Request: Exactly repeat the lines starting at the one that holds "Continue the Blender" and ending at the one that holds "BiasStageSettings, *OPERATORS, BIAS_PT_panel)". Both end lines count; leave out everything else.

Dataset excerpts:
*****
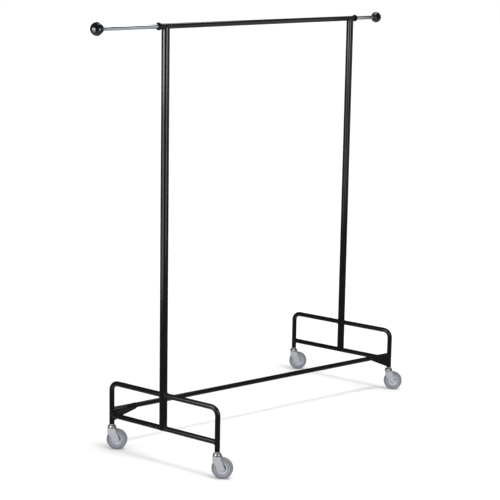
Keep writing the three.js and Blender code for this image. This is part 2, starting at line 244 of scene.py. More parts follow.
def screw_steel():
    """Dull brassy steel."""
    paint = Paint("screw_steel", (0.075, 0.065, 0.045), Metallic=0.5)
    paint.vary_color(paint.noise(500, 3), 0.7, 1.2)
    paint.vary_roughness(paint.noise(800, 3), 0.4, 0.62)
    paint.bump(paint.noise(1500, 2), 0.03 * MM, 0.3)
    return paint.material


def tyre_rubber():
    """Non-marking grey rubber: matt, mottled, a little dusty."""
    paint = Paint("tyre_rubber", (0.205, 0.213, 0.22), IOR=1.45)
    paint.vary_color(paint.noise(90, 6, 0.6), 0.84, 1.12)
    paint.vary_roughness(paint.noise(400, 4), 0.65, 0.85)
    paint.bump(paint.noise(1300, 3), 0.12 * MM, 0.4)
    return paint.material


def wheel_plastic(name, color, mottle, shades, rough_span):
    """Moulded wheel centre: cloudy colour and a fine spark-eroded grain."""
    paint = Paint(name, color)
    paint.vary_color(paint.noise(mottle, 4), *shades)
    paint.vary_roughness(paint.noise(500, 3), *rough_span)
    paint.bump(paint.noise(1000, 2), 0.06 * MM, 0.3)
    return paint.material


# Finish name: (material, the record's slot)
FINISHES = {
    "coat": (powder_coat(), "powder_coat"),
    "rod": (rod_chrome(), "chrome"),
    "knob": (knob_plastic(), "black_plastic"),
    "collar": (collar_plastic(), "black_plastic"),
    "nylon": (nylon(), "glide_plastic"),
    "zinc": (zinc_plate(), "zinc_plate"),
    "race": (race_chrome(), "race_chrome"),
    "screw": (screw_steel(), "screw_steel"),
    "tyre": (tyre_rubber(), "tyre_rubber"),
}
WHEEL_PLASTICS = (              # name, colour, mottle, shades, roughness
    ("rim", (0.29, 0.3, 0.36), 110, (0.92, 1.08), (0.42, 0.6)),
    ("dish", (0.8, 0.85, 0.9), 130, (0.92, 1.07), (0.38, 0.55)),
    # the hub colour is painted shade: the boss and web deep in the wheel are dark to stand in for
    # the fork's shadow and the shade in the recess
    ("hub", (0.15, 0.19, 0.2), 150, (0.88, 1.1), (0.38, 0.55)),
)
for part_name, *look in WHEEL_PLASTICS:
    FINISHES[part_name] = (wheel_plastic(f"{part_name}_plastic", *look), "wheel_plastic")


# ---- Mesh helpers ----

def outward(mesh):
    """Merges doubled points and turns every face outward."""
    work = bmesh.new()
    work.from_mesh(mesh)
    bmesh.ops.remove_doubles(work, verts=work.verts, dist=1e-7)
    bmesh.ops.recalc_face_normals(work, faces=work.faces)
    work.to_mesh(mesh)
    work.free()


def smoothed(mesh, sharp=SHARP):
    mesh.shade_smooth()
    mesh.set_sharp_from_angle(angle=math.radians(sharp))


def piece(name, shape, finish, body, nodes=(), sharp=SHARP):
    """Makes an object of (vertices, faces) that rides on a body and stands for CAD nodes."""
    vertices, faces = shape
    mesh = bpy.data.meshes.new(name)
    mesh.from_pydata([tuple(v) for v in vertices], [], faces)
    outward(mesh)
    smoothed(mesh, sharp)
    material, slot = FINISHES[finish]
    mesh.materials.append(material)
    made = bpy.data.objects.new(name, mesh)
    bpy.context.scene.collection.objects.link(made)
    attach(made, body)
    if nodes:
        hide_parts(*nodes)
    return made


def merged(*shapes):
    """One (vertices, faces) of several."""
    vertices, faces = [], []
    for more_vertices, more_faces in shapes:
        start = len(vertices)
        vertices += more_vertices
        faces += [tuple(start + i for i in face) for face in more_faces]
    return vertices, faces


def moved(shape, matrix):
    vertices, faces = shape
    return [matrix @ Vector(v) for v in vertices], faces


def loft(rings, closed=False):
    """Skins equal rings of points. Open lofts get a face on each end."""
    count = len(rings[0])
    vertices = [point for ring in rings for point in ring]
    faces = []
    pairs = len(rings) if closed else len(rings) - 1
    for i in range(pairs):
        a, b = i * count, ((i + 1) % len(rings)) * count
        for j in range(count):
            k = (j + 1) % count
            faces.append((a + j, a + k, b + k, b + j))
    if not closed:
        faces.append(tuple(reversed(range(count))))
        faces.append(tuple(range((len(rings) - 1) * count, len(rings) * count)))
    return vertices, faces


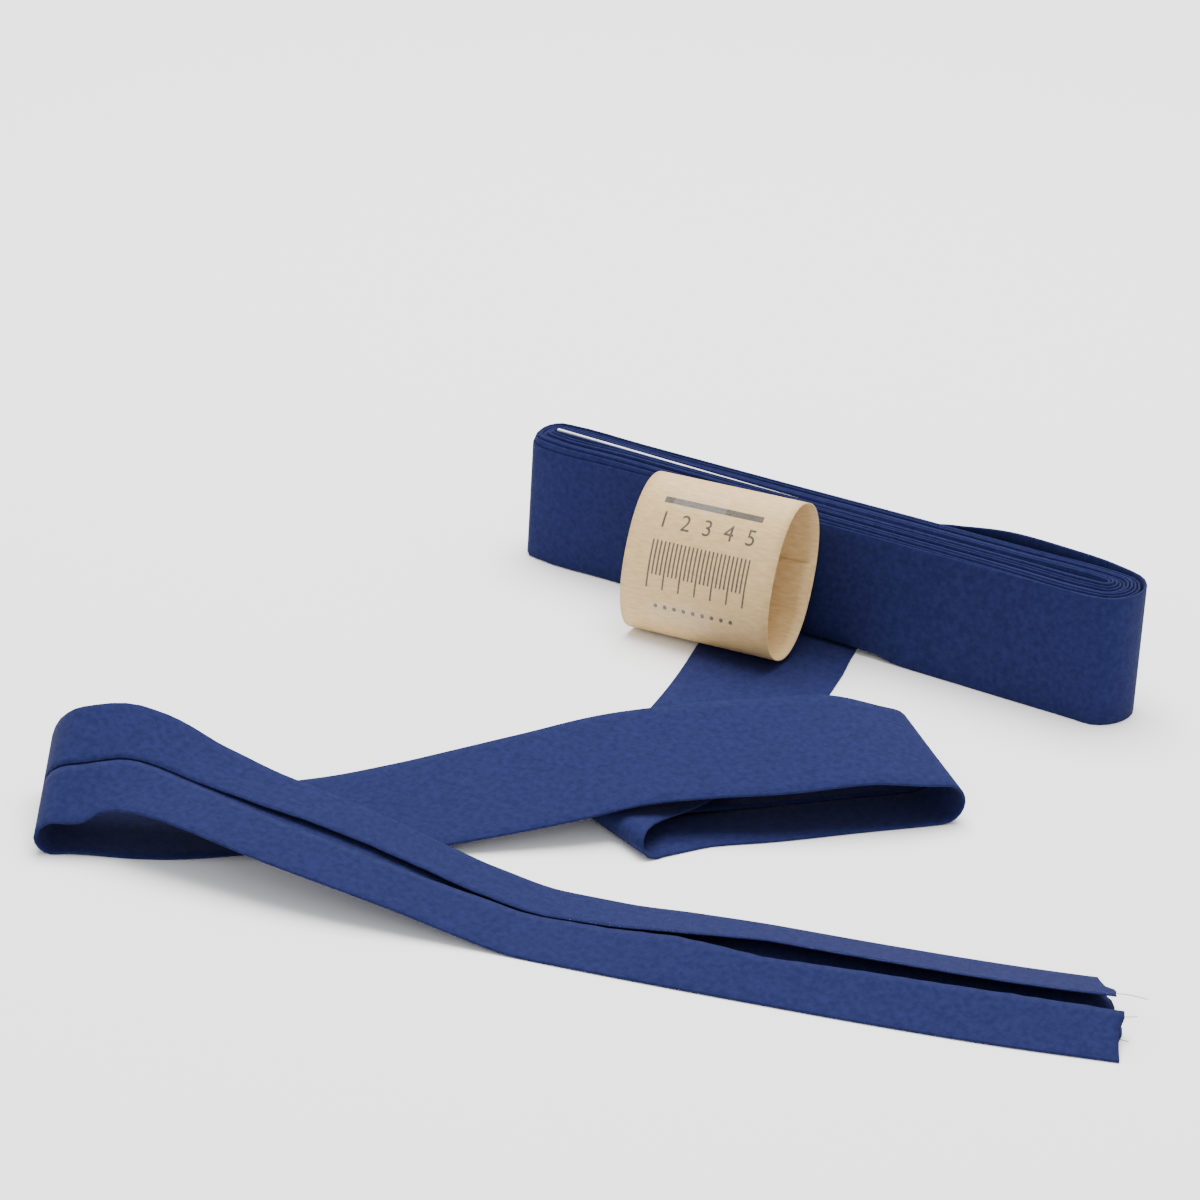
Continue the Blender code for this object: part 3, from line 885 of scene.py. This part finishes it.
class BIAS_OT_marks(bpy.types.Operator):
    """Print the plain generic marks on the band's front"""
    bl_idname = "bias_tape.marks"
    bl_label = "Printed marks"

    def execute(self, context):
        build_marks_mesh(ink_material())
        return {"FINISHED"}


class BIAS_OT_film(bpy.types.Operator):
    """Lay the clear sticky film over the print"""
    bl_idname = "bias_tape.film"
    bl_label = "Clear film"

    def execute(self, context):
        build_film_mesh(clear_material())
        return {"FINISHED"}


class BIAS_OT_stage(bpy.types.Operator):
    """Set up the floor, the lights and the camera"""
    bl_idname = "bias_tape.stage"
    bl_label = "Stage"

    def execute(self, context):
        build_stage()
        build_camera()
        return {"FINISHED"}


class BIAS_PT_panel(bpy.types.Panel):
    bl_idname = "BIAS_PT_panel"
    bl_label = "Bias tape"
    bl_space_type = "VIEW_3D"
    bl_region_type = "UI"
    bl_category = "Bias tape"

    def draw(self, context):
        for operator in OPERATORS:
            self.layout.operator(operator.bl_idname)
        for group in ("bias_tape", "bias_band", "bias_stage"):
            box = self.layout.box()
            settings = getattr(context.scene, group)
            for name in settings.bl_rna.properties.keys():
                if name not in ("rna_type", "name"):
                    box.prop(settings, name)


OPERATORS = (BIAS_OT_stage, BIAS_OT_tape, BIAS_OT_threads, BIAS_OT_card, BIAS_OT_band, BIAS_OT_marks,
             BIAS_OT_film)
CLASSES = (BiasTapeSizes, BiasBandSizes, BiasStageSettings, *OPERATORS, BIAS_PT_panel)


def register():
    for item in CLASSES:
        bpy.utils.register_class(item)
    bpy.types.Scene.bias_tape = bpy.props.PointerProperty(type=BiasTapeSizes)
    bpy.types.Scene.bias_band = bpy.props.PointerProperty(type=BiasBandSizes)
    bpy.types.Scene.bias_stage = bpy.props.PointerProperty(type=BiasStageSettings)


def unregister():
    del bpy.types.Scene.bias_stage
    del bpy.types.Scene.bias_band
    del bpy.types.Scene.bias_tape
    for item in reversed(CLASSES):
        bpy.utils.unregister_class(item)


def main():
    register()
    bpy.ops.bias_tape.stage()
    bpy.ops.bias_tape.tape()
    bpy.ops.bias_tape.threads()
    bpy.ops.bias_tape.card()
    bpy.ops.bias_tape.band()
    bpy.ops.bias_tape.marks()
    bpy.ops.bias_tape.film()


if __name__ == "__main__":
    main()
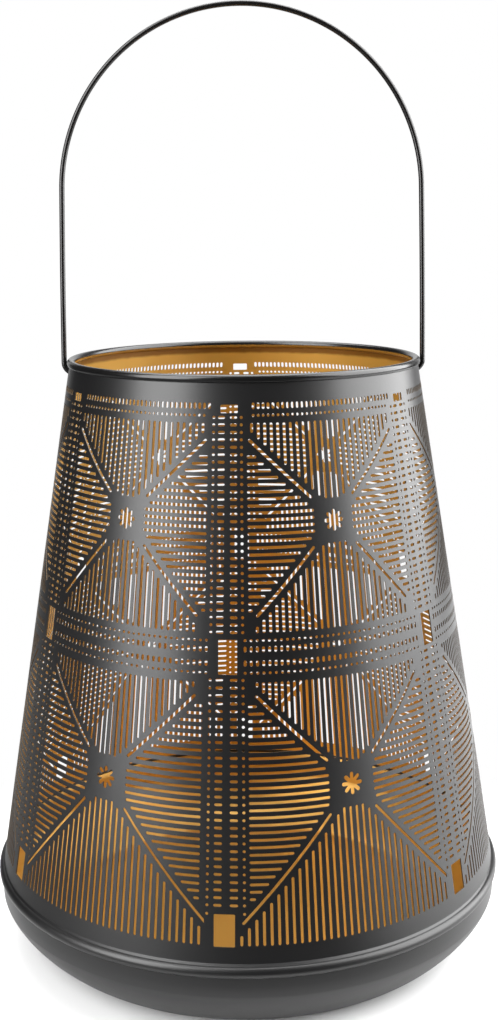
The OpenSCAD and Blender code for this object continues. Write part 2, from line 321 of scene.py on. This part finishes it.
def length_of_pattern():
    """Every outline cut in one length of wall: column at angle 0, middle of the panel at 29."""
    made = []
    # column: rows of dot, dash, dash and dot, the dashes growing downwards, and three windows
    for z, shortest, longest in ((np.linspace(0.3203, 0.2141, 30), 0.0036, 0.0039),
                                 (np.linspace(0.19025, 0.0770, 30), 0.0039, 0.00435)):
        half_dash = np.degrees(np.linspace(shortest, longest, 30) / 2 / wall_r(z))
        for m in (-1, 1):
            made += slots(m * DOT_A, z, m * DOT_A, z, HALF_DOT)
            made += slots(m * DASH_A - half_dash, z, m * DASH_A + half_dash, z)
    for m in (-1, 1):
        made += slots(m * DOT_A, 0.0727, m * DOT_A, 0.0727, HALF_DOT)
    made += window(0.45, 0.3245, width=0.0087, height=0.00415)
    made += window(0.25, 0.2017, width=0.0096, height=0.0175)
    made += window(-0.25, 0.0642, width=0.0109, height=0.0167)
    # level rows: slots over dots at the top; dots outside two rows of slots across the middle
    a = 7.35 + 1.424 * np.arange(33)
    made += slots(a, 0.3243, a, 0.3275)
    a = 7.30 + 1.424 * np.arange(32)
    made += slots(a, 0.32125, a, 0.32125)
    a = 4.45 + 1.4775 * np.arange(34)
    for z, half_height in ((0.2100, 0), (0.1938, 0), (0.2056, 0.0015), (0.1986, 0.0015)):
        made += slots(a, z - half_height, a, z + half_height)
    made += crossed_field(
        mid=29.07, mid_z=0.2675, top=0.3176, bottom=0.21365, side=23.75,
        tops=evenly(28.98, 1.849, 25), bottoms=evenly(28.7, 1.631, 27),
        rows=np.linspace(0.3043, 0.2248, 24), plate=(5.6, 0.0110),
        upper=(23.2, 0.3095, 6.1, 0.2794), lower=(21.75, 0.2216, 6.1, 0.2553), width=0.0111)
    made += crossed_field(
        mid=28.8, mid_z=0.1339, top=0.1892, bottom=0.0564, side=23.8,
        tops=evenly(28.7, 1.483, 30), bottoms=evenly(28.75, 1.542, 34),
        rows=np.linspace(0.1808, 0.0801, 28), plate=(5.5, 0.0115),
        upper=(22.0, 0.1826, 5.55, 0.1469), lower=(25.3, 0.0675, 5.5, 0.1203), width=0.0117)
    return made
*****
Written response:
Continue the Blender code for this object: part 3, from line 885 of scene.py. This part finishes it.
class BIAS_OT_marks(bpy.types.Operator):
    """Print the plain generic marks on the band's front"""
    bl_idname = "bias_tape.marks"
    bl_label = "Printed marks"

    def execute(self, context):
        build_marks_mesh(ink_material())
        return {"FINISHED"}


class BIAS_OT_film(bpy.types.Operator):
    """Lay the clear sticky film over the print"""
    bl_idname = "bias_tape.film"
    bl_label = "Clear film"

    def execute(self, context):
        build_film_mesh(clear_material())
        return {"FINISHED"}


class BIAS_OT_stage(bpy.types.Operator):
    """Set up the floor, the lights and the camera"""
    bl_idname = "bias_tape.stage"
    bl_label = "Stage"

    def execute(self, context):
        build_stage()
        build_camera()
        return {"FINISHED"}


class BIAS_PT_panel(bpy.types.Panel):
    bl_idname = "BIAS_PT_panel"
    bl_label = "Bias tape"
    bl_space_type = "VIEW_3D"
    bl_region_type = "UI"
    bl_category = "Bias tape"

    def draw(self, context):
        for operator in OPERATORS:
            self.layout.operator(operator.bl_idname)
        for group in ("bias_tape", "bias_band", "bias_stage"):
            box = self.layout.box()
            settings = getattr(context.scene, group)
            for name in settings.bl_rna.properties.keys():
                if name not in ("rna_type", "name"):
                    box.prop(settings, name)


OPERATORS = (BIAS_OT_stage, BIAS_OT_tape, BIAS_OT_threads, BIAS_OT_card, BIAS_OT_band, BIAS_OT_marks,
             BIAS_OT_film)
CLASSES = (BiasTapeSizes, BiasBandSizes, BiasStageSettings, *OPERATORS, BIAS_PT_panel)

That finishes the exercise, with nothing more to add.